Ce qui est particulièrement intéressant, c’est que ces phénomènes que l’on peut relever dans un texte manuscrit de 1963 semblent tendanciellement les mêmes que ceux que produisent un demi-siècle plus tard, souvent à une fréquence plus élevée, des locuteurs dialectophones dont la langue principale ou l’une des langues principales est le français8.
Un autre aspect a paru bien plus difficile à réguler pour la transcription du manuscrit : ce sont les choix ou, du moins, les formes graphiques, parfois variables, retenues pour cette causerie. Notre intervention a été minimaliste, juste pour en faciliter la lecture.
Dans la mesure où l’alsacien ne dispose pas d’une régulation orthographique autre que celle que ses scripteurs mettent en œuvre, selon les époques, selon la connaissance du système graphique de l’allemand, selon la volonté ou non de s’en distancer, selon les éléments qui leur paraissent importants, la graphie peut varier considérablement. Comme, par ailleurs, les parlers dialectaux connaissent aussi une variation diatopique, les scripteurs peuvent aussi faire des choix selon les lecteurs ou auditeurs auxquels ils s’adressent.

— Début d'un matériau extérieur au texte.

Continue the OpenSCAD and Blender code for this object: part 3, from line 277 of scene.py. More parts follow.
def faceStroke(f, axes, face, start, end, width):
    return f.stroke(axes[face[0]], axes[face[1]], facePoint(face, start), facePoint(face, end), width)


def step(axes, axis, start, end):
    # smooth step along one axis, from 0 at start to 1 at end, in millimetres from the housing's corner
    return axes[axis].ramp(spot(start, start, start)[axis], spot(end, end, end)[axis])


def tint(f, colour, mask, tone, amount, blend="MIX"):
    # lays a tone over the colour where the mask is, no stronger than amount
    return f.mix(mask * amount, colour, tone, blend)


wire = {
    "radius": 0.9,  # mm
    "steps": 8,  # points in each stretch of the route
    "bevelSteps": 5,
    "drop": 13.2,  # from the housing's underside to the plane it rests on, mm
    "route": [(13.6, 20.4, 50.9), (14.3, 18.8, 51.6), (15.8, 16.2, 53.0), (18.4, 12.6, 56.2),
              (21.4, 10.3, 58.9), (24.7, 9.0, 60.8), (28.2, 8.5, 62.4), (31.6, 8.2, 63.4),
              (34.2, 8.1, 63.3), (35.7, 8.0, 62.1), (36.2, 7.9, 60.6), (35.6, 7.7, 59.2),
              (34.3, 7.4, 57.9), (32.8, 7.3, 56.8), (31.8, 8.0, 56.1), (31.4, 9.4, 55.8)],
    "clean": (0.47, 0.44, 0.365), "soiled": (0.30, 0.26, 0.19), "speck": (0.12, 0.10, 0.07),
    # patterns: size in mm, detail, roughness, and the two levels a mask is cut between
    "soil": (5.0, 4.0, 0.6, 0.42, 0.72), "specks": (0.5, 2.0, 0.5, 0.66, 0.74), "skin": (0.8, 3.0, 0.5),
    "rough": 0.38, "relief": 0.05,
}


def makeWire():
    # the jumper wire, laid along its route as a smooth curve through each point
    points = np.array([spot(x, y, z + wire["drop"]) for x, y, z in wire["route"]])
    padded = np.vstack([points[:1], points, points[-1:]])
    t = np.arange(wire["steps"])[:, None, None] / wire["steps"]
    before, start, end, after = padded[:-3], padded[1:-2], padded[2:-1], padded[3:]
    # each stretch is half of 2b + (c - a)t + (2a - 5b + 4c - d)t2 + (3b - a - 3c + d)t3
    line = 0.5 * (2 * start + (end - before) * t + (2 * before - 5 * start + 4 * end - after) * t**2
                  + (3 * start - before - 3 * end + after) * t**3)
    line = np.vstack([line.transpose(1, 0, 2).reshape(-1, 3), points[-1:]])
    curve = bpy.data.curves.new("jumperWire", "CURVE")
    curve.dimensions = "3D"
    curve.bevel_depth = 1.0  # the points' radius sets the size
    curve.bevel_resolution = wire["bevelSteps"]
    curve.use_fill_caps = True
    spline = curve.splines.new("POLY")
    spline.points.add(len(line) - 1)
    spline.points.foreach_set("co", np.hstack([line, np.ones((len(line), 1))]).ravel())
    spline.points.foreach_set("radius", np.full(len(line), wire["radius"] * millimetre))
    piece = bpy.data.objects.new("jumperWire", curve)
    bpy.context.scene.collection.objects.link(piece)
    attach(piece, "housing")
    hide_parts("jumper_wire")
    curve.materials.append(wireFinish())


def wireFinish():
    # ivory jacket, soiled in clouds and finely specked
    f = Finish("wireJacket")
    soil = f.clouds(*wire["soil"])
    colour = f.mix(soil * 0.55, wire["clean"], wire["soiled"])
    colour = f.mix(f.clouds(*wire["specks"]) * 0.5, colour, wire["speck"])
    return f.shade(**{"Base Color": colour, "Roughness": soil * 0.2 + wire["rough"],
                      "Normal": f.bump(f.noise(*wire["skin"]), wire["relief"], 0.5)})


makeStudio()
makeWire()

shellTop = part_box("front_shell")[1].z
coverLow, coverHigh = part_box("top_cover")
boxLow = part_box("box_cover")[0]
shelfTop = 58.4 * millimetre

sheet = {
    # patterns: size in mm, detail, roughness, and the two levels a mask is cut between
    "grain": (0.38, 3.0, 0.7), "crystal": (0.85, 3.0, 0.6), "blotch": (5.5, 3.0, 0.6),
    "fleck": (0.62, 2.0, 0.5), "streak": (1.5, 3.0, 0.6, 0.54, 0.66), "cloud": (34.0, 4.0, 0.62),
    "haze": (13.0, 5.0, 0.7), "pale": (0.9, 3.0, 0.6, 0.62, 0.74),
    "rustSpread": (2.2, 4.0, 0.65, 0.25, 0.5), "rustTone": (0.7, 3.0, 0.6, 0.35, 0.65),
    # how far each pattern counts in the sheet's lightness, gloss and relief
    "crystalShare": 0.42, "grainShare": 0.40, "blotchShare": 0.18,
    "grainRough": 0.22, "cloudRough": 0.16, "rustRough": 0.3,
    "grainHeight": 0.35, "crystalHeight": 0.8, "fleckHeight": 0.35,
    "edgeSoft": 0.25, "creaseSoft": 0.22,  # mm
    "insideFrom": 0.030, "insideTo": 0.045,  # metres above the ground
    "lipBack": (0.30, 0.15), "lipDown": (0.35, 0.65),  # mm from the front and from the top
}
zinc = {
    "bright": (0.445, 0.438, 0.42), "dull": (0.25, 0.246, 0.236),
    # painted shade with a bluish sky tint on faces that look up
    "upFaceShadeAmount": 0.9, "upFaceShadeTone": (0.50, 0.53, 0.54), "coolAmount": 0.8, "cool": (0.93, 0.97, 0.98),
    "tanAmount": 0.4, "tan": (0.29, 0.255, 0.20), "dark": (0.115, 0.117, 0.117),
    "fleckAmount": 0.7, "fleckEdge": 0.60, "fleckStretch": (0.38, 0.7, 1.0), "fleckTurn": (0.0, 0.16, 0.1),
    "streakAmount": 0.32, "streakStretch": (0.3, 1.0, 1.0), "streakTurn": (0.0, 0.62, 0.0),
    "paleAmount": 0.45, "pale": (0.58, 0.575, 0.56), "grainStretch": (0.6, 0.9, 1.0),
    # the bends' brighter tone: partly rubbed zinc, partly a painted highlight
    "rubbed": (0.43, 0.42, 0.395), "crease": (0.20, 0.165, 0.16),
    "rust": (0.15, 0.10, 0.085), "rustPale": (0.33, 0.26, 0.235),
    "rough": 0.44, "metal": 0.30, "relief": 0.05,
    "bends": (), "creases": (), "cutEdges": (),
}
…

Dans le texte de la causerie, le plus frappant réside dans le fait que le système ou, du moins, l’image graphique de l’allemand peut être largement utilisée, mais, dans certains cas, il est en concurrence importante avec la graphie du français. À titre d’exemple, dans les prépositions « vun » (alld von) ou « vor » (alld vor), <v> est minoritaire et remplacé par <f>, mais les deux graphies peuvent apparaitre dans le même paragraphe. La causerie commence ainsi :
Zahlamassig gnumme esch dr Platz fu der Frau grad so groß wia da fum Mann : in Frankrich, uf [donnée chiffrée manquante] Milliona, gebts [donnée chiffrée manquante] Frau[e], also ewer d’Hälfta. Wia steht’s awer met d’r Frau, in dr verschedana Punkta vum öffentliga Lawa ?
De toute manière, cet aspect matériel de l’écrit ne permet pas de savoir (en particulier pour l’aspect vocalique) quels ont été les choix lors de l’exposé oral.

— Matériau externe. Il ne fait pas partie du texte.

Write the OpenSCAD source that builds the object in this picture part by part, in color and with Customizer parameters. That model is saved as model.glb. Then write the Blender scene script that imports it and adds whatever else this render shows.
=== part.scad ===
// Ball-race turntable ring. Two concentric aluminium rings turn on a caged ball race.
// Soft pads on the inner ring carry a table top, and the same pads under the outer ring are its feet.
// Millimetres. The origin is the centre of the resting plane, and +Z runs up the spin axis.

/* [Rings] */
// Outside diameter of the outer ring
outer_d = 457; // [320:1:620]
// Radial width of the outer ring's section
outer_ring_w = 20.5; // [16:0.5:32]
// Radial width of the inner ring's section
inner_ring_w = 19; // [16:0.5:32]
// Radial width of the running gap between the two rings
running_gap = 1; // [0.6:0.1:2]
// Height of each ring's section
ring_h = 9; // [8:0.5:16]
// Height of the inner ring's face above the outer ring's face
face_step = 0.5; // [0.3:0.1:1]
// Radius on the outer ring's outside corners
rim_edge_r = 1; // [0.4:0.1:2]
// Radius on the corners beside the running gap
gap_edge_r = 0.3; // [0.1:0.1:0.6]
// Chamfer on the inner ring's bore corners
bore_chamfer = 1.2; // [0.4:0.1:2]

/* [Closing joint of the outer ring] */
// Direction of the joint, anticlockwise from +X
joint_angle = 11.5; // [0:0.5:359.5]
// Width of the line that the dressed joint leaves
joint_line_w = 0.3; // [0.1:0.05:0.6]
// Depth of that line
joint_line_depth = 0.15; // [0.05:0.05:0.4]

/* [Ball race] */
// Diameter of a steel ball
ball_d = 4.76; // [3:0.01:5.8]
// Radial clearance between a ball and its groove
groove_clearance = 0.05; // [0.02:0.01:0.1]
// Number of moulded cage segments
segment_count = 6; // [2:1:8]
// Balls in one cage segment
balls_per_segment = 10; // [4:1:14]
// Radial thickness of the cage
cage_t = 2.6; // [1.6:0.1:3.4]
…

La question de la femme dans la société, du moins dans la société alsacienne, n’apparait guère dans les travaux qu’A. Tabouret-Keller a réalisés concernant la situation sociolinguistique de l’Alsace. Néanmoins, il est intéressant de noter, d’une part, que dans ses travaux sur le bilinguisme des jeunes enfants comme sur l’acquisition du français, elle insiste toujours sur le fait que l’acquisition ou l’apprentissage de la langue la plus utilisée dans la vie sociale, économique, voire politique (ici, le français) reste essentielle pour s’insérer dans une société où une langue est potentiellement majoritaire. Dans la mesure où dans les enquêtes et relevés linguistiques opérés jusque vers 1970, les femmes sont considérées comme « plus dialectophones » que les hommes, l’hypothèse implicite serait de les considérer comme des usagères plus systématiques d’un parler dialectal et moins du français. L’insistance d’A. Tabouret-Keller sur l’importance de l’acquisition du français peut précisément aussi être rapportée au fait que la langue des couches dominantes pourrait peut-être aussi devenir une clé d’émancipation des couches dominées et, au premier chef, des femmes. D’autre part, A. Tabouret-Keller a été la première à montrer, à partir de ses enquêtes dans la décennie 1970-1980, que les femmes sont le vecteur de l’introduction du français dans le milieu familial, du moins en zone « rurale ». Et elle constate que les femmes semblent pousser les filles à apprendre et à utiliser le français. C’est donc par ce biais que l’émancipation des femmes dont il amplement question dans cette conférence semble avoir un écho dans le travail scientifique d’Andrée Tabouret-Keller.